CITY HALL — The City Council on Tuesday is set to consider tightening Santa Monica’s campaign finance disclosure rules, a step prompted by the election season activities of the group Santa Monicans for Quality Government (SMQG), which used money from development interests to back a slate of council candidates and resisted filing disclosure statements with City Hall.

The group, which received $41,000 in donations from developers Hines, Village Trailer Park, NMS Properties and a handful of other firms involved in the real estate business, sent out a series of “slate mailers” backing City Council candidates but argued it wasn’t required to reveal its contributors to City Hall.

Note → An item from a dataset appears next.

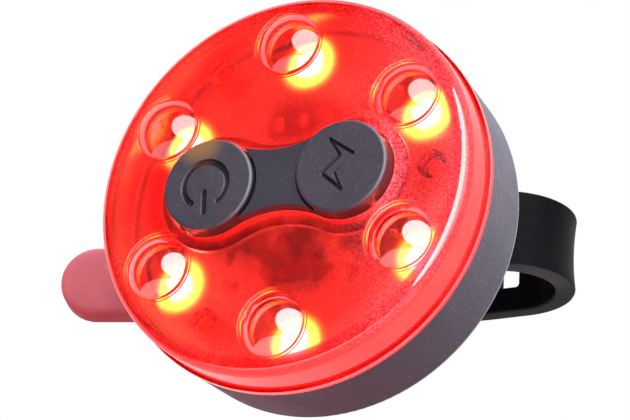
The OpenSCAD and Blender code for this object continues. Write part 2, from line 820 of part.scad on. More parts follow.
module strap() {
    color("#1f1e23") difference() {
        union() {
            translate([0, 0, -strap_w / 2]) linear_extrude(strap_w) strap_plan();
            at_tab() translate([-cut, -tab_tongue_t / 2, -tab_tongue_w / 2])
                cube([tab_tongue_l + cut, tab_tongue_t, tab_tongue_w]);
        }
        translate([pin_x, pin_y, -strap_w]) cylinder(r = pin_r + pin_gap, h = 2 * strap_w);
        for (i = [0 : slot_count - 1])
            translate([slot_x - i * slot_pitch - slot_l / 2, bend_y, -slot_w / 2])
                cube([slot_l, 2 * bend_r, slot_w]);
        translate([hook_x, hook_y, -slot_w / 2]) rotate([0, 0, -hook_lean])
            translate([-hook_slot_l / 2, -2 * strap_t, 0]) cube([hook_slot_l, 4 * strap_t, slot_w]);
    }
}

// Frame at the shoulder where the pull tab starts, with x along the strap
module at_tab() {
    translate([curve_end_x, curve_end_y, 0]) rotate([0, 0, 180 + run_angle])
        translate([run_to_tab, 0, 0]) children();
}

// Coloured grip moulded over the end of the strap: a flat bar with a round end
module pull_tab() {
    side_w = tab_w - 2 * tab_edge_r;
    color("#c56974") at_tab() difference() {
        union() {
            translate([0, tab_t / 2, 0]) rotate([90, 0, 0]) linear_extrude(tab_t) tab_outline(tab_edge_r);
            translate([0, tab_t / 2 - tab_edge_r, 0]) rotate([90, 0, 0])
                linear_extrude(tab_t - 2 * tab_edge_r) tab_outline(0);
            for (s = [-1, 1]) for (e = [-1, 1])
                translate([0, e * (tab_t / 2 - tab_edge_r), s * side_w / 2])
                    rotate([0, 90, 0]) cylinder(r = tab_edge_r, h = tab_l - tab_w / 2, $fn = 48);
            for (e = [-1, 1])
                translate([tab_l - tab_w / 2, e * (tab_t / 2 - tab_edge_r), 0]) rotate([90, 0, 0])
                    rotate_extrude() translate([side_w / 2, 0]) circle(r = tab_edge_r, $fn = 48);
        }
        translate([-cut, -tab_tongue_t / 2 - tab_fit, -tab_tongue_w / 2 - tab_fit])
            cube([tab_tongue_l + tab_fit + cut, tab_tongue_t + 2 * tab_fit,
                tab_tongue_w + 2 * tab_fit]);
    }
}

module tab_outline(inset) {
    end_r = tab_w / 2 - inset;
    translate([0, -end_r]) square([tab_l - tab_w / 2, 2 * end_r]);
    translate([tab_l - tab_w / 2, 0]) circle(r = end_r);
}

lens_cover();
case_shell();
sealing_ring();
button_pad();
power_button();
power_switch_stem();
power_switch();
mode_button();
mode_switch_stem();
mode_switch();
circuit_board();
led_1();
led_2();
led_3();
led_4();
led_5();
led_6();
control_chip();
small_components();
charging_socket();
socket_tongue();
battery_connector();
battery_leads();
battery_cell();
battery_foam_pad();
port_cover();
case_screws();
mount_bracket();
saddle_pad();
bracket_screws();
anchor_pin();
strap();
pull_tab();
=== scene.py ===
# %% [markdown]
# # A rechargeable bike rear light
#
# A round red lens stands on a grey case. Six lamps shine through six clear bubbles, two rubber
# buttons sit on a rubber bridge in the middle, and a rubber strap with a coloured pull tab holds the
# light on a seat post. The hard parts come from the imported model, which is loaded first and never
# changed. They only get their finishes here. The soft parts are modelled again with rounded edges.

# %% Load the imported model
import math

import bmesh
import bpy
from bmesh.types import BMEdge, BMFace, BMVert
from mathutils import Matrix, Vector


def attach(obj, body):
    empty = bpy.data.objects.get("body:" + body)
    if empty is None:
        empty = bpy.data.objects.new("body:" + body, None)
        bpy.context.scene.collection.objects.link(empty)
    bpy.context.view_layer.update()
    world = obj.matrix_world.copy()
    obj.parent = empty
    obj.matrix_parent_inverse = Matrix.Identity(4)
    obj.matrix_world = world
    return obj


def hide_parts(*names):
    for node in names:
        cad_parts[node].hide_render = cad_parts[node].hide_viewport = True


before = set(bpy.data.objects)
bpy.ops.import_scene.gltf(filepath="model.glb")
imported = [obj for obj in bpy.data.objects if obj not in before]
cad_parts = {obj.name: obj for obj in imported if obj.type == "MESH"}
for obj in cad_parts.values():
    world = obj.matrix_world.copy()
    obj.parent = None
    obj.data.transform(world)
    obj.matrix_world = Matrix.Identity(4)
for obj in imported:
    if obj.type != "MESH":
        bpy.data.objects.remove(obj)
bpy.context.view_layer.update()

MM = 0.001

# %% [markdown]
# ## Small helpers for shader nodes
#
# Every finish below is a small net of nodes. One helper adds a node and fills its inputs with
# numbers or links, and the others are built on it: they do arithmetic, fade a value in and out, find
# a place on the piece, or mix two colours. Most find their net through the values that they are
# given, so a finish reads like a recipe. Blender counts in metres and a maker in millimetres, so one
# helper turns the second into the first.

# %% Adding a node and doing arithmetic
def mm(*values):
    """Millimetres in metres."""
    return tuple(value * MM for value in values)


def add(tree, kind, inputs=(), **settings):
    """Adds a node, applies its settings, and fills or links the inputs that are named."""
    made = tree.nodes.new(kind)
    for key, value in settings.items():
        setattr(made, key, value)
    for key, value in dict(inputs).items():
        if isinstance(value, bpy.types.NodeSocket):
            tree.links.new(value, made.inputs[key])
        else:
            made.inputs[key].default_value = value
    return made


def calc(operation, first, *others, clamp=False):
    """One number out of one, two or more, by Math nodes of one operation in a row."""
    tree = next(v for v in (first, *others) if isinstance(v, bpy.types.NodeSocket)).id_data
    for other in others or (0.0,):
        inputs = {0: first, 1: other}
        first = add(tree, "ShaderNodeMath", inputs, operation=operation, use_clamp=clamp).outputs[0]
    return first


def times(*values):
    """The product of the values."""
    return calc("MULTIPLY", *values)


def span(value, low, high, start=0.0, end=1.0, kind="LINEAR"):
    """Maps a value from low..high to start..end, and holds it at the ends."""
    inputs = {"Value": value, "From Min": low, "From Max": high, "To Min": start, "To Max": end}
    return add(value.id_data, "ShaderNodeMapRange", inputs, interpolation_type=kind).outputs["Result"]


def fade(value, *limits):
    """The same with a soft start and end."""
    return span(value, *limits, kind="SMOOTHSTEP")


def between(value, band, how=span):
    """A band that comes in over the first two of four places and goes over the last two."""
    return times(how(value, *band[:2]), how(value, *band[2:], 1.0, 0.0))


print("one millimetre in Blender:", mm(1.0)[0])

# %% Finding a place on the piece
def where(tree):
    """The piece's own coordinates, in metres, the same for the whole light."""
    return add(tree, "ShaderNodeTexCoord").outputs["Object"]


def axes(vector):
    """The three parts of a vector, by name."""
    return add(vector.id_data, "ShaderNodeSeparateXYZ", {"Vector": vector}).outputs


def facing(tree):
    """The way that the surface faces, by axis."""
    return axes(add(tree, "ShaderNodeNewGeometry").outputs["Normal"])


def hypot(first, second):
    """Length of the long side of a right angle."""
    squares = [calc("POWER", side, 2.0) for side in (first, second)]
    return calc("SQRT", calc("ADD", *squares))


def from_point(spot, x, z):
    """Distance in the plane of the face from a point that is mirrored to all four quarters."""
    aside = calc("SUBTRACT", calc("ABSOLUTE", spot["X"]), x)
    above = calc("SUBTRACT", calc("ABSOLUTE", spot["Z"]), z)
    return hypot(aside, above)


def noise(tree, waves, place=None, **more):
    """Soft noise with so many waves in a metre."""
    inputs = {"Vector": place or where(tree), "Scale": waves, **more}
    return add(tree, "ShaderNodeTexNoise", inputs).outputs["Fac"]


print("places are measured in the frame of the whole light")

# %% Colours, groups and materials
def rgba(colour):
    """A plain colour with its alpha, or a linked one as it is."""
    return colour if isinstance(colour, bpy.types.NodeSocket) else (*colour, 1.0)


def tint(share, first, second):
    """Colour that goes from first to second as share goes from 0 to 1."""
    inputs = {"Factor": share, 6: rgba(first), 7: rgba(second)}
    return add(share.id_data, "ShaderNodeMix", inputs, data_type="RGBA").outputs[2]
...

The identities of SMQG’s donors were revealed the day before the election only after a complaint was lodged with California’s Fair Political Practices Commission and City Clerk Maria Stewart actively solicited the group’s disclosure documents. The group, which is registered with the California Secretary of State’s Office, maintained it was not required to file statements with City Hall. It could have more donors who have not yet been disclosed.

At the request of Councilman Kevin McKeown, the council will consider whether to require all groups that make political expenditures that affect Santa Monica elections to disclose their funding sources and expenditures to City Hall, regardless of whether they are local or statewide organizations.

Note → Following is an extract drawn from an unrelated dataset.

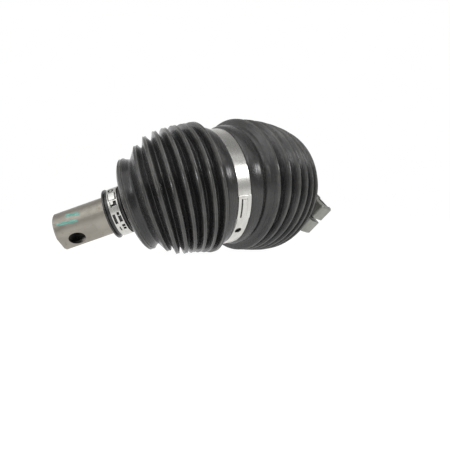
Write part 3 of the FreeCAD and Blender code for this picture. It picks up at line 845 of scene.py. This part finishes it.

“Right now, loopholes allow some special interest groups to file through Sacramento,” McKeown said. “That thwarts the ability of local voters to know who really paid for messages deliberately designed to look like they came from trusted organizations, whose credibility is thereby hijacked.”

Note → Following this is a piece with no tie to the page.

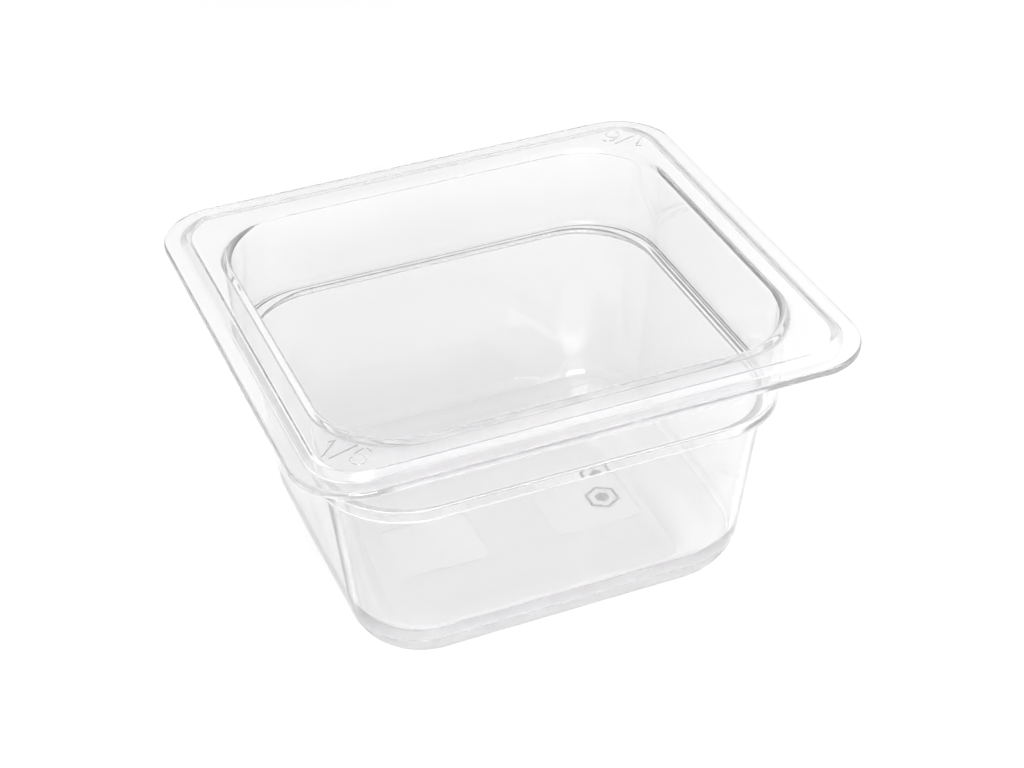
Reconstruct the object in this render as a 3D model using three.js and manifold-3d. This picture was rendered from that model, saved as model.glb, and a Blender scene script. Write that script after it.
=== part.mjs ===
// Clear food pan, 1/6 gastronorm size, 100 mm deep: one injection moulding.
//
// Frame: millimetres, +Z up, origin at the middle of the pan's underside.
// X runs along the 176 mm side of the rim, Y along the 162 mm side.
//
// The wall is one continuous skin. It is described by a chain of level
// rounded-rectangle rings that starts at the middle of the underside, climbs
// the outside, turns over the rim and goes down the inside to the middle of
// the food side of the floor. Each ring is [half X, half Y, corner radius, Z].

import * as THREE from 'three';
import { mergeVertices } from 'three/addons/utils/BufferGeometryUtils.js';
import Module from 'manifold-3d';

// ---- driving dimensions, mm -------------------------------------------------
const RIM_X = 88.0;            // half of the 176 mm side
const RIM_Y = 81.0;            // half of the 162 mm side
const RIM_R = 19.5;            // plan radius of the rim's corners
const HEIGHT = 100.0;          // top of the flange above the underside

const LIP_TOP = 98.3;          // the outer band of the flange lies lower than its middle
const LIP_BOTTOM = 95.9;       // underside of that band, which hangs in a counter cut-out
const LIP_EDGE = 0.7;          // edge radius of the lip
const STEP_TOP = 7.15;          // rim edge to the top of the step
const STEP_FOOT = 5.06;         // rim edge to the foot of the step
const STEP_R = 13.5;           // plan radius of the step's top edge
const FLANGE_UNDER = 98.1;     // underside of the raised flange
const RAMP_IN = 8.4;           // rim edge to the upper end of the step's underside
const RAMP_OUT = 5.7;          // and to its lower end

const WALL = 2.4;              // wall thickness of the body
const UPPER_IN_X = 72.4;       // food side of the upper wall where it meets the mouth's rounding
const UPPER_IN_Y = 64.5;
const UPPER_IN_R = 26.4;
const MOUTH_ROUND = 1.3;       // radius of the turn from the flange down into the mouth
const UPPER_OUT_X = 74.7;      // outside of the upper wall under the flange
const UPPER_OUT_Y = 66.9;
const UPPER_OUT_R = 28.0;
const UNDER_ROUND = 0.8;       // radius between it and the flange's underside

const LEDGE_X = 71.15;          // the stacking shoulder: food side of the upper wall at its foot
const LEDGE_Y = 63.1;
const LEDGE_R = 25.5;
const LEDGE_TOP = 72.0;
const FOOT_X = 73.5;           // and its outside edge
const FOOT_Y = 65.35;
const FOOT_PLAN_R = 26.9;
const LEDGE_UNDER = 69.4;

const BODY_X = 70.5;           // outside of the lower wall at BODY_TOP
const BODY_Y = 62.5;
const BODY_R = 28.0;
const BODY_TOP = 68.0;
const TAPER_X = 0.111;         // mm in for each mm down
const TAPER_Y = 0.131;
const BODY_FOOT_R = 21.4;      // plan radius where the bottom fillet starts
const FILLET_OUT = 21.0;       // bottom fillet, outside
const FILLET_IN = 22.5;        // bottom fillet, food side
const FLOOR = 2.8;             // floor thickness

const PANEL_DEPTH = 0.25;      // two shallow panels moulded into the underside
const PANELS = [               // [x0, y0, x1, y1, corner radius]
  [-40.0, -9.0, -9.0, 16.0, 2.5],
  [14.5, -9.0, 46.0, 16.0, 2.5],
];

const MARK_HEIGHT = 0.25;      // raised size fraction on two opposite corners of the flange
const MARK_X = -72.0;
const MARK_Y = -63.5;

const ARC = 8;                 // segments in one plan corner

// ---- one ring ---------------------------------------------------------------
function ring([hx, hy, r, z]) {
  const pts = [];
  const corners = [[1, -1, -90], [1, 1, 0], [-1, 1, 90], [-1, -1, 180]];
  for (const [sx, sy, start] of corners) {
    for (let i = 0; i <= ARC; i++) {
      const a = THREE.MathUtils.degToRad(start + (90 * i) / ARC);
      pts.push([sx * (hx - r) + r * Math.cos(a), sy * (hy - r) + r * Math.sin(a), z]);
    }
  }
  return pts;
}

const lerp = (a, b, t) => a + (b - a) * t;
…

On Tuesday, the council could, with a majority vote, direct staff to begin preparing a new financial disclosure ordinance. City Hall’s legal staff would have to return to the council with a proposal before changes could be formally adopted.

The man behind SMQG, political consultant Fred Huebscher, said it was difficult to comment on McKeown’s move because no details of a potential new ordinance are known.

But he said a rule requiring all organizations that pay for political materials that include Santa Monica candidates to file disclosure documents locally could have unintended consequences because numerous statewide groups that support local candidates could find it cumbersome to follow Santa Monica’s financial disclosure rules.

“[Slate mailer organizations] are getting money all over the state. Are they going to have to [file disclosures in Santa Monica] because the slate happens to carry candidates in Santa Monica?” he said, adding that if the council considers a change to disclosure laws, it should look into a more comprehensive revision of its campaign finance rules, including possibly increasing the $250 limit on donations to council candidates.

Huebscher also said City Hall should, in the interest of fairness, place a cap on the amount of money a candidate can lend to his or her own campaign. By self-financing a campaign with a loan and then getting reimbursed after the election via donations, he said, under the current system a candidate can in effect disguise the source of a campaign’s funding until after voters make their choice.

By deadline Thursday it was unclear whether those suggestions would be up for discussion at the next council meeting.